Sec. 301. General Statement

The authorities are not entirely harmonious as to how far a vendee may rely upon the representations of the vendor. In some jurisdictions it is held that representations to be relied upon must be such as an ordinarily prudent man would rely upon. In other words, the vendee must exercise ordinary care. In other jurisdictions it is held that negligence on the part of the vendee is no bar to relief in case of fraud. Most authorities are in accord that the exercise of prudence and caution is excused (1) where confidential relations exist between the parties, and (2) where fraud or artifice is used to divert or prevent inquiry or investigation, or to mislead. (Sec. 302-307.)

Sec. 302. May Vendee Rely Upon Statement Of Vendor?

As to whether a person may rely absolutely upon representations made, or is bound to make independent investigation, the authorities are not altogether clear and harmonious. In Mead v. Bunn, 32 N. Y. 279 (1865), it is said that it is a mistake to assume "that a false representation by one of the parties to a contract puts the other on inquiry as to its truth. Every contracting party has an absolute right to rely on the express statement of an existing fact, the truth of which is known to the opposite party and unknown to him, as the basis of a mutual engagement; and he is under no obligation to investigate and verify statements, to the truth of which the other party to the contract, with full means of knowledge, has deliberately pledged his faith."1 In Forster v. Wil-husen, 14 Misc. 520 (N. Y. 1895), it was held that where by his agent an owner, with intent to deceive the purchaser, made representations as to the rentals of the property, and those representations were untrue and material in inducing the purchaser to purchase, and where with due diligence, after discovery of the fraud, the purchaser demanded a rescission of the contract and the return of the money paid upon it, the facts sufficed to support an action. It is no answer that the purchaser made no effort to ascertain from tenants the actual rent, where the owner diverted the purchaser from such inquiry. In fact, the purchaser has a right to rely on the mere statement of the broker, and want of diligence in discovering the fraud is not sufficient to deprive a party of his right to rescind a fraudulent contract. Moreover, a mistake or innocent misrepresentation, if material, is enough for rescission of the contract.

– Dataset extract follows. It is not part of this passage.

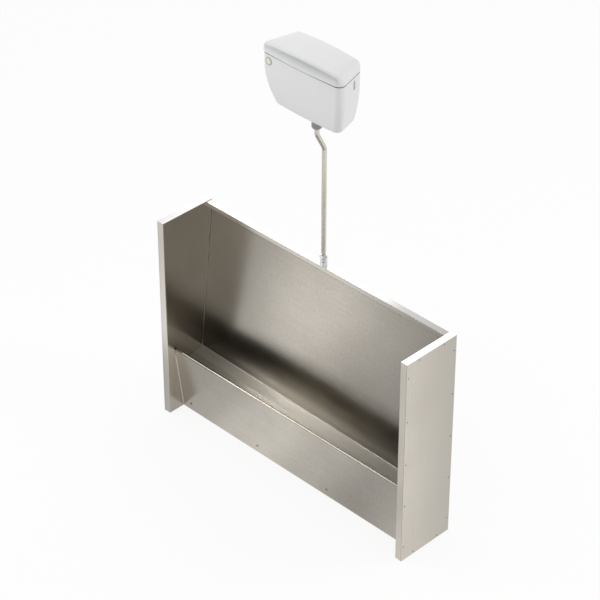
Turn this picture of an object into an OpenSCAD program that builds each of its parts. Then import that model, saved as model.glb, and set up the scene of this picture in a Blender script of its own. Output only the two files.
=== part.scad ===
// Stainless steel floor standing slab urinal with a trough, an automatic flushing cistern
// and the flush pipe that joins them. The front faces -Y and the wall plane is at +Y.

/* [Slab] */
// Width over the outer skins
slab_w = 1500; // [1200:50:2400]
// Height of the end panels
slab_h = 1050; // [900:10:1200]
// Depth from the wall to the front edge
slab_d = 300; // [280:5:400]
// Thickness of the stainless sheet
sheet = 1.5; // [1.2:0.1:2]
// Radius of a pressed fold, on its outer face
fold_r = 3; // [2.2:0.1:5]

/* [End panels] */
// Thickness of a boxed end panel
end_t = 36; // [25:1:60]
// Width of the lip that the outer skin lies on
end_lip = 24; // [18:1:40]
// Diameter of a rivet head
rivet_head_d = 6.5; // [5:0.5:9]
// Height of a rivet head
rivet_head_h = 1; // [0.6:0.1:1.6]
// Diameter of a rivet shank
rivet_d = 3.2; // [2.4:0.1:4]
// Distance of the rivets from the panel's edges
rivet_inset = 12; // [10:0.5:16]
// Height of the lowest rivet in an upright row
rivet_low_z = 75; // [50:5:150]
// Number of rivets in an upright row
rivet_rows = 5; // [3:1:7]
// Diameter of the wall fixing holes in the rear return
end_hole_d = 8; // [6:0.5:12]
// Height of the lowest wall fixing hole
end_hole_low_z = 150; // [100:10:300]

/* [Back panel and hood] */
// Drop of the hood's top below the end panels
hood_drop = 5; // [3:1:30]
// Depth of the hood from the wall
hood_d = 36; // [34:1:60]
// Height of the hood's front lip
hood_lip = 22; // [12:1:40]
// Gap between the panel's back and the wall at the top
panel_gap = 1.5; // [1:0.5:6]

/* [Trough] */
// Height of the fold between panel and trough at its high end
trough_z = 280; // [270:5:290]
// Distance of that fold from the wall
trough_back_d = 86; // [70:1:100]
// Angle of the trough's fall towards the outlet
trough_fall = 1; // [0.5:0.1:1.5]
// Distance from the wall to the crease in the trough's floor
crease_d = 137; // [120:1:150]
// Drop of the crease below the fold
crease_drop = 14; // [8:1:20]
// Slope of the floor from the crease to the front
floor_slope = 2.5; // [1:0.5:4]
// Height of the upstand that laps behind the back panel
upstand_h = 22; // [12:1:40]

/* [Apron] */
// Height of the apron
apron_h = 350; // [340:5:370]
// Distance from the wall to the apron's front edge
apron_top_d = 258; // [250:1:265]
// Distance from the wall to the apron's foot
apron_foot_d = 212; // [205:1:225]
// Width of the rounded top edge
nose_w = 14.5; // [12:0.5:18]
// Height of the return that hooks over the trough
nose_return = 22; // [14:1:40]
// Length of the relief notch at each end of the rounded edge
nose_notch = 5; // [2:0.5:10]
// Height of the apron screws
apron_screw_z = 40; // [30:1:60]
// Distance of the end screws from the end panels
apron_screw_inset = 56; // [30:1:120]
// Number of apron screws
apron_screws_n = 4; // [3:1:8]
// Diameter of an apron screw's head
apron_head_d = 12; // [9:0.5:14]
// Height of an apron screw's head
apron_head_h = 3.6; // [2:0.1:5]
// Diameter of an apron screw's shank
apron_shank_d = 5.5; // [4:0.5:6.5]

/* [Floor rail] */
// Width of the foot that lies on the floor
rail_foot = 32; // [20:1:50]
// Height of the leg behind the apron
rail_leg = 62; // [50:1:80]
// Diameter of the floor fixing holes
rail_hole_d = 7; // [5:0.5:9]

/* [Hanging rails] */
// Height of the ledge on the wall rail
wall_rail_z = 690; // [600:10:760]
// Height of the flange on the wall
wall_rail_h = 45; // [30:1:60]
// Width of the ledge
wall_rail_out = 16; // [14:1:20]
// Height of the hooks
hook_h = 16; // [10:1:25]
// Length of the rails
wall_rail_l = 1100; // [700:10:1150]
// Diameter of the wall rail's screw holes
wall_hole_d = 7; // [5:0.5:9]
// Number of the wall rail's screw holes
wall_holes_n = 4; // [3:1:6]

/* [Sparge pipe] */
// Outer diameter of the sparge pipe and the flush pipe
pipe_od = 22; // [18:1:25]
// Wall of both pipes
pipe_wall = 1.2; // [0.9:0.1:1.6]
// Distance of the pipes from the wall
pipe_d = 19; // [17:0.5:19]
// Drop of the sparge pipe below the hood's top
sparge_drop = 25; // [23:0.5:30]
// Gap between the sparge pipe's end plugs and the end panels
sparge_end_gap = 10; // [6:1:40]
// Diameter of a spray hole
spray_d = 2.5; // [1.5:0.5:4]
// Number of spray holes
spray_n = 25; // [11:2:41]
// Distance of the clips from the middle
clip_x = 450; // [200:10:500]
// Width of a clip
clip_w = 15; // [10:1:25]

/* [Inlet coupling] */
// Diameter of the spigot's thread, half inch pipe
spigot_d = 20.9; // [19:0.1:21.5]
// Bore of the spigot
spigot_bore = 15; // [12:0.5:16]
// Height of the spigot above the hood
spigot_h = 14; // [10:0.5:18]
// Width across the flats of the coupling's nuts
coupling_af = 34; // [33:0.5:38]
// Width across the flats of the coupling's body
body_af = 32; // [31:0.5:36]
// Height of the swivel nut
swivel_h = 21.5; // [20.5:0.5:23]
// Height of the body's hexagon
body_hex_h = 12; // [9:0.5:16]
// Height of the compression nut
comp_nut_h = 17; // [15:0.5:19]
// Height of the back nut under the hood
back_nut_h = 6; // [4:0.5:7]
// Width across the flats of that nut
back_nut_af = 26; // [25:0.5:27]

/* [Flush pipe] */
// Height of the lower bend of the swan neck
swan_z = 1632; // [1450:2:1640]
// Angle of the swan neck
swan_angle = 28; // [25:1:35]
// Radius of its bends
swan_r = 45; // [35:1:60]
// Diameter of the plastic nut under the cistern
flush_nut_d = 46; // [43:0.5:50]
// Height of that nut
flush_nut_h = 45; // [38:1:50]
// Rounding of its lower edge
flush_nut_round = 10; // [5:0.5:11]

/* [Cistern] */
// Height of the cistern's base above the floor
cistern_z = 1815; // [1780:5:2000]
// Width at the rim, over the front corners
cistern_w = 460; // [430:5:500]
// Width at the rim, over the rear corners
cistern_rear_w = 362; // [340:2:380]
// Depth at the rim, to the front corners
cistern_d = 162; // [155:1:180]
// Extra depth of the bowed front at the middle
cistern_bow = 8; // [4:1:12]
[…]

In an action brought to recover damages for false representations alleged to have been made in respect to liens and encumbrances upon the property sold, the court said that the fact that the plaintiff could have informed himself as to encumbrances by an examination of the public records does not preclude him from maintaining his action. "Negligence is no defense to fraud. That the victim was an easy mark has not yet been heard to justify garroting."2

Sec. 303. Vendor Not Ordinarily Required To Volunteer Information

On the other hand it is said that "the general rule is, that a party engaged in a business transaction with another can commit a legal fraud only by fraudulent misrepresentations of facts, or by such conduct or such artifice for a fraudulent purpose as will mislead the other party or throw him off from his guard, and thus cause him to omit inquiry or examination which he would otherwise make. A party buying or selling property, or executing instruments, must by inquiry or examination gain all the knowledge he desires. He cannot proceed blindly, omitting all inquiry and examination, and then complain that the other party did not volunteer all the information he had. Such is the general rule. But there are exceptions to this rule. Where there is such a relation of trust and confidence between the parties, that the one is under some legal or equitable obligation to give full information to the other party - information which the other party has a right, not merely in foro conscien-tioe, but juris et de jure, to have, then the withholding of such information purposely may be a fraud.3 It is not always easy to define when this relation of trust and confidence exists; and no general rule can be formulated by which its existence can be known."4

1 And see Townsend v. Felthousen. 156 N. Y. C24, 625 (1898). 2 Blumenfeld v. Stine, 42 Misc. 413 (N. Y. 1904).